The work kept growing. I had to build a flag admin page, log who turned what off when (Audit Log)...
Eventually, I concluded: "Don't reinvent the wheel."
Since we are in the startup phase, we are currently self-hosting the open-source Unleash.
- Pros: It's free. Features are sufficient. It takes 5 minutes to spin up with Docker.
- Cons: You have to manage the server yourself.
Once we make some money, I plan to switch to a SaaS like LaunchDarkly. It requires no management and has incredibly powerful targeting features.
6. The Main Culprit of Technical Debt: Zombie Flags
Feature Flags are not a 'free lunch.' There is a cost. That cost is code complexity.
if/else statements get plastered all over the code. Test codes have to be written twice (when ON, when OFF).
The most terrible thing is the "Zombie Flag."
An experiment ends, option A is chosen, but the flag code isn't deleted and is just left there. A year later, someone accidentally switches that flag to OFF. Suddenly, a Paleolithic era UI from a year ago pops up.
After experiencing this mistake a few times, I established some principles.
- Create a delete ticket simultaneously with flag creation: Register a "Delete Feature A Flag" task in JIRA or the issue tracker in advance.
- Set an expiration date: Release toggles are deleted 2 weeks after deployment, experiment toggles immediately after the experiment ends.
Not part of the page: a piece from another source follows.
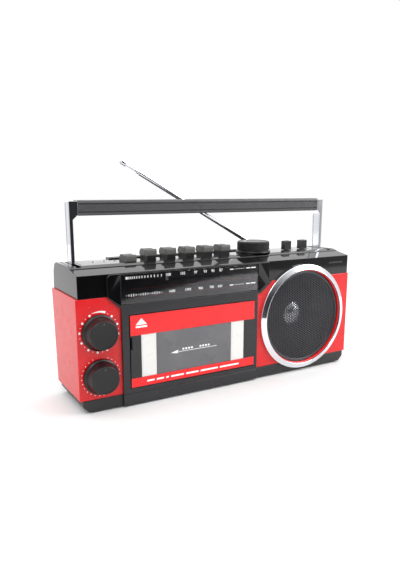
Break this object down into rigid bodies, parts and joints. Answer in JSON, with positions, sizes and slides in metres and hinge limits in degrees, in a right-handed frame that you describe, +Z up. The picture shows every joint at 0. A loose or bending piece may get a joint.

- Specify the flag owner: Put the name of the person who made it in the flag name (
dev_sj_login_refactor) or leave it in the metadata. There is nothing scarier than a flag left behind by someone who has resigned.
7. Conclusion: Psychological Safety is the Best Productivity Tool
Looking back, the biggest effect of introducing Feature Flags wasn't technical, but psychological.
"It's okay to make a mistake. We can just turn it off."
Once this belief was established, team members started deploying boldly and frequently. Deployments went from once a day to 10 times a day. Smaller deployment units made it easier to find bugs, and bug fixes became faster. A virtuous cycle began.
If you are still afraid of Friday deployments, if you are placing your hand on the rollback button and praying, try introducing Feature Flags right now. Your weekends will change.